El notario: These are qualified lawyers who have taken addition exams to become notaries. They are appointed by the government and are considered in high standing by Spaniards. They are necessary to legalise many official documents, such as wills, power of attorney, passport applications and the title deeds of properties. They can be seen as representing the state, but they do not guarantee or verify statements or check the contractual terms. They can offer legal advice.
Número Identificaión de Extranjero (N.I.E): Identification number for foreigners (although the word ‘extranjero’ means foreigner, it doesn’t carry the same slight slur). It serves as a fiscal identity number, perhaps similar to the UK’s National Insurance number. Most important financial dealings will require it, and it is issued at the National Police station (comisaria). Be warned: there can be long queues. You may be asked for your NIF (Número de Identificación Fiscal).
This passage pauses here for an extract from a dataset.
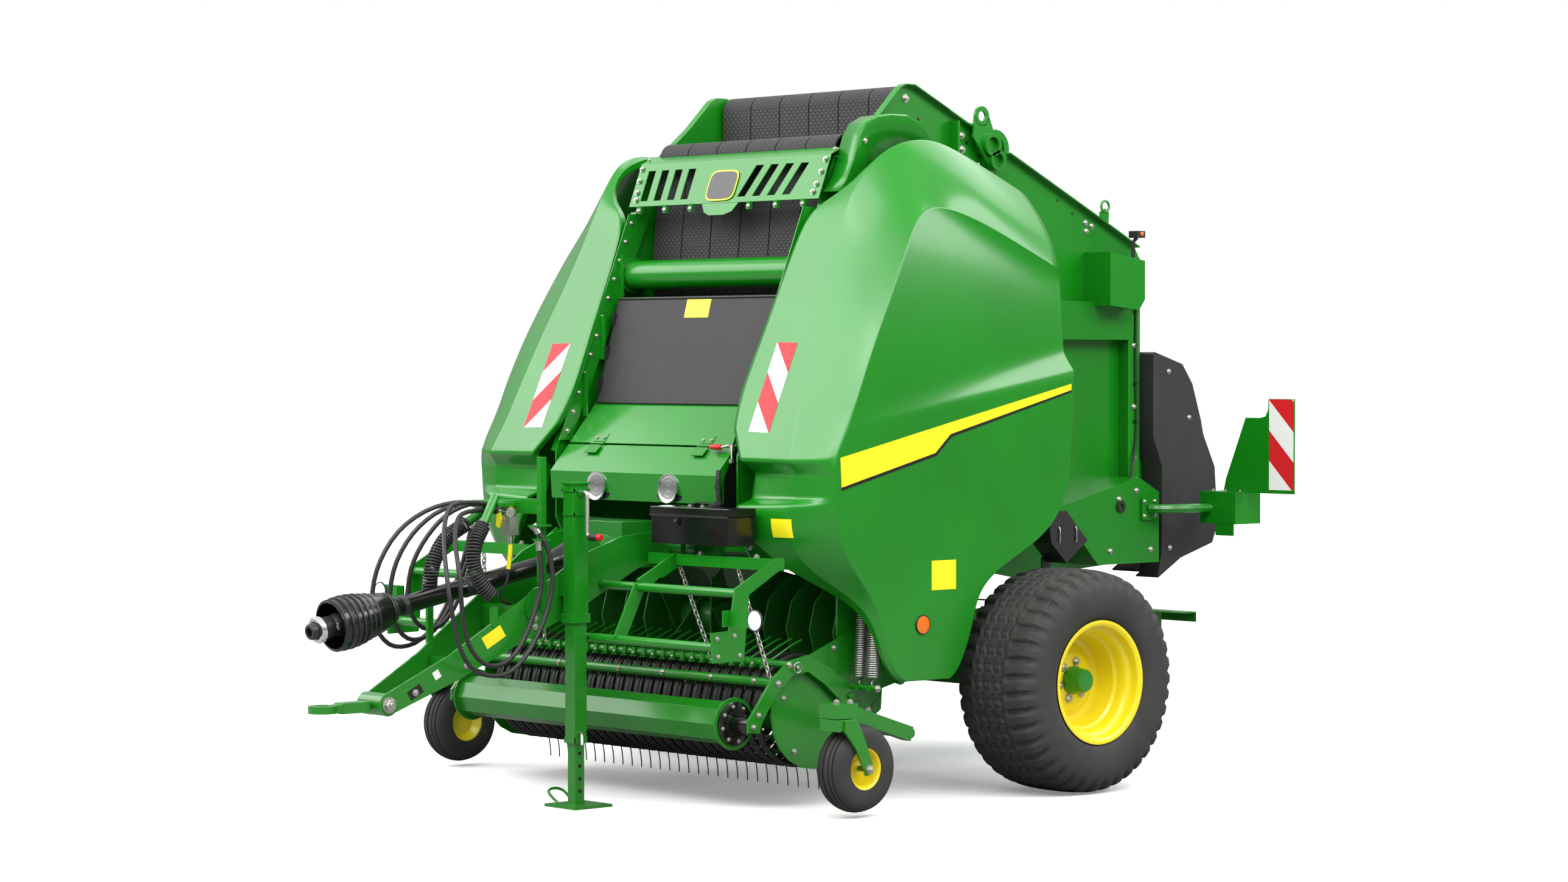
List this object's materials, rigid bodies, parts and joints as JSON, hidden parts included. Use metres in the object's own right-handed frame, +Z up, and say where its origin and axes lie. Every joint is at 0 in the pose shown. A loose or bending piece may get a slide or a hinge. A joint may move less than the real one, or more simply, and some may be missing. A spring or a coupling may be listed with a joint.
{
  "type": "round baler",
  "caption": "Towed round baler with a belted bale chamber, rear gate, side doors, tined pickup, drawbar with parking jack and two wheels.",
  "frame": {"origin": "middle of the machine's length and width, at ground level", "axes": "+X to the machine's left side, +Y to its rear, +Z up; it is towed towards -Y"},
  "size_m": [3.018, 4.802, 3.153],
  "materials": {
    "green_paint": "glossy paint on steel",
    "yellow_paint": "glossy paint on steel",
    "rubber": "matt moulded rubber",
    "tyre": "matt tyre rubber",
    "grey_plastic": "grained dark plastic",
    "black_gloss": "glossy black",
    "steel": "plain machined steel",
    "cast_green": "painted casting"
  },
  "bodies": {
    "baler": {"side_frame_left": "green_paint", "side_frame_right": "green_paint", "main_frame": "green_paint", "axle": "green_paint", "drawbar": "green_paint", "hitch_ring": "green_paint", "gearbox": "cast_green", "pto_guard": "black_gloss", "hose_holder": "green_paint", "jack_tube": "green_paint", "toolbox": "black_gloss", "front_guard_left": "green_paint", "front_guard_right": "green_paint", "front_hood": "green_paint", "net_cover": "grey_plastic", "grille_panel": "green_paint", "front_roller": "green_paint", "feed_housing": "green_paint", "front_belts": "rubber", "hose_outer": "rubber", "hose_middle": "rubber", "hose_inner": "rubber", "hose_long": "rubber", "hose_short": "rubber", "coil_cable_right": "rubber", "coil_cable_left": "rubber"},
    "wheel_left": {"wheel_tyre_left": "tyre", "wheel_rim_left": "yellow_paint"},
    "wheel_right": {"wheel_tyre_right": "tyre", "wheel_rim_right": "yellow_paint"},
    "gate": {"gate_side_left": "green_paint", "gate_side_right": "green_paint", "gate_back": "green_paint", "gate_belts": "rubber", "rear_cover_left": "grey_plastic", "rear_cover_right": "grey_plastic", "light_arm_left": "green_paint", "light_arm_right": "green_paint", "oil_tank": "grey_plastic"},
    "side_door_left": {"side_door_left": "green_paint"},
    "side_door_right": {"side_door_right": "green_paint"},
    "net_box_lid": {"net_box_lid": "green_paint"},
    "toolbox_lid": {"toolbox_lid": "black_gloss"},
    "jack_leg": {"jack_leg": "green_paint"},
    "jack_foot": {"jack_foot": "green_paint"},
    "pickup": {"pickup_frame": "green_paint", "pickup_bands": "grey_plastic", "gauge_arm_left": "green_paint", "gauge_arm_right": "green_paint"},
    "pickup_reel": {"pickup_reel": "grey_plastic"},
    "wind_guard": {"wind_guard": "green_paint"},
    "windrow_roller": {"windrow_roller": "green_paint"},
    "gauge_caster_left": {"gauge_caster_left": "green_paint"},
    "gauge_caster_right": {"gauge_caster_right": "green_paint"},
    "gauge_wheel_left": {"gauge_wheel_left": "tyre"},
    "gauge_wheel_right": {"gauge_wheel_right": "tyre"},
    "feed_rotor": {"feed_rotor": "green_paint"},
    "pto_shaft": {"pto_shaft": "steel"},
    "bale_ramp": {"bale_ramp": "green_paint"}
  },
  "joints": [
    {"name": "wheel_left_spin", "type": "hinge", "parent": "baler", "child": "wheel_left", "pos_m": [1.276, 0.769, 0.496], "axis": [1, 0, 0], "continuous": true},
    {"name": "wheel_right_spin", "type": "hinge", "parent": "baler", "child": "wheel_right", "pos_m": [-1.276, 0.769, 0.496], "axis": [1, 0, 0], "continuous": true},
    {"name": "gate_hinge", "type": "hinge", "parent": "baler", "child": "gate", "pos_m": [0, 0.969, 2.885], "axis": [1, 0, 0], "range_deg": [0, 60]},
    {"name": "side_door_left_hinge", "type": "hinge", "parent": "baler", "child": "side_door_left", "pos_m": [0.7, 0.869, 2.7033], "axis": [0, -0.9187, 0.395], "range_deg": [0, 55]},
    {"name": "side_door_right_hinge", "type": "hinge", "parent": "baler", "child": "side_door_right", "pos_m": [-0.7, 0.869, 2.7033], "axis": [0, 0.9187, -0.395], "range_deg": [0, 55]},
    {"name": "net_box_lid_hinge", "type": "hinge", "parent": "baler", "child": "net_box_lid", "pos_m": [0, -0.562, 1.537], "axis": [-1, 0, 0], "range_deg": [0, 95]},
    {"name": "toolbox_lid_hinge", "type": "hinge", "parent": "baler", "child": "toolbox_lid", "pos_m": [0.62, -0.718, 1.25], "axis": [-1, 0, 0], "range_deg": [0, 80]},
    {"name": "jack_leg_slide", "type": "slide", "parent": "baler", "child": "jack_leg", "axis": [0, 0, 1], "range_m": [0, 0.3]},
    {"name": "jack_foot_slide", "type": "slide", "parent": "jack_leg", "child": "jack_foot", "axis": [0, 0, 1], "range_m": [0, 0.25]},
    {"name": "pickup_lift", "type": "hinge", "parent": "baler", "child": "pickup", "pos_m": [0, -0.091, 0.74], "axis": [-1, 0, 0], "range_deg": [-1.5, 20]},
    {"name": "pickup_reel_spin", "type": "hinge", "parent": "pickup", "child": "pickup_reel", "pos_m": [0, -0.471, 0.345], "axis": [1, 0, 0], "continuous": true},
    {"name": "wind_guard_hinge", "type": "hinge", "parent": "pickup", "child": "wind_guard", "pos_m": [0, -0.316, 0.47], "axis": [-1, 0, 0], "range_deg": [0, 25]},
    {"name": "windrow_roller_spin", "type": "hinge", "parent": "wind_guard", "child": "windrow_roller", "pos_m": [0, -0.867, 0.378], "axis": [1, 0, 0], "continuous": true},
    {"name": "gauge_caster_left_swivel", "type": "hinge", "parent": "pickup", "child": "gauge_caster_left", "pos_m": [1.366, -0.706, 0.422], "axis": [0, 0, 1], "range_deg": [-30, 30]},
    {"name": "gauge_caster_right_swivel", "type": "hinge", "parent": "pickup", "child": "gauge_caster_right", "pos_m": [-1.366, -0.706, 0.422], "axis": [0, 0, 1], "range_deg": [-30, 30]},
    {"name": "gauge_wheel_left_spin", "type": "hinge", "parent": "gauge_caster_left", "child": "gauge_wheel_left", "pos_m": [1.366, -0.595, 0.209], "axis": [1, 0, 0], "continuous": true},
    {"name": "gauge_wheel_right_spin", "type": "hinge", "parent": "gauge_caster_right", "child": "gauge_wheel_right", "pos_m": [-1.366, -0.595, 0.209], "axis": [1, 0, 0], "continuous": true},
    {"name": "feed_rotor_spin", "type": "hinge", "parent": "baler", "child": "feed_rotor", "pos_m": [0, -0.091, 0.74], "axis": [1, 0, 0], "continuous": true},
    {"name": "pto_shaft_spin", "type": "hinge", "parent": "baler", "child": "pto_shaft", "pos_m": [0, -2.357, 0.8], "axis": [0, 0.9822, 0.1877], "continuous": true},
    {"name": "bale_ramp_hinge", "type": "hinge", "parent": "baler", "child": "bale_ramp", "pos_m": [0, 1.534, 0.608], "axis": [-1, 0, 0], "range_deg": [0, 18], "stiffness_Nm_per_rad": 600, "springref_deg": -45.84}
  ]
}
Don’t worry, it’s the same thing.
Número de póliza: Insurance policy number.
Para entrar: Ready to be lived in, or moved into.
Pared: Internal wall (pared de carga = supporting wall).
Mapa de la casa: A three-dimensional line drawing, or an architect’s plan, which shows the dimensions of each room and floor in square metres.
Contrato de venta: This details that the plan of the house and its location are in order. It shows that the nota simple has been examine and is correct. It must be read and fully understood as it allows the issuing of a non-refundable deposit and signifies that the purchaser has the necessary funds to complete the deal.
Potencia: Electricity supply rating, measured in watts.
Pozo: Well (pozo negro = cesspit).
Prima: Insurance premium (also means female cousin).
Registro de la propiedad: This is usually the last document in the buying procedure. It is basically the escritura publica which has been stamped by the Registry Office with the words ‘registro de la propiedad’. You may now start enjoying you new home.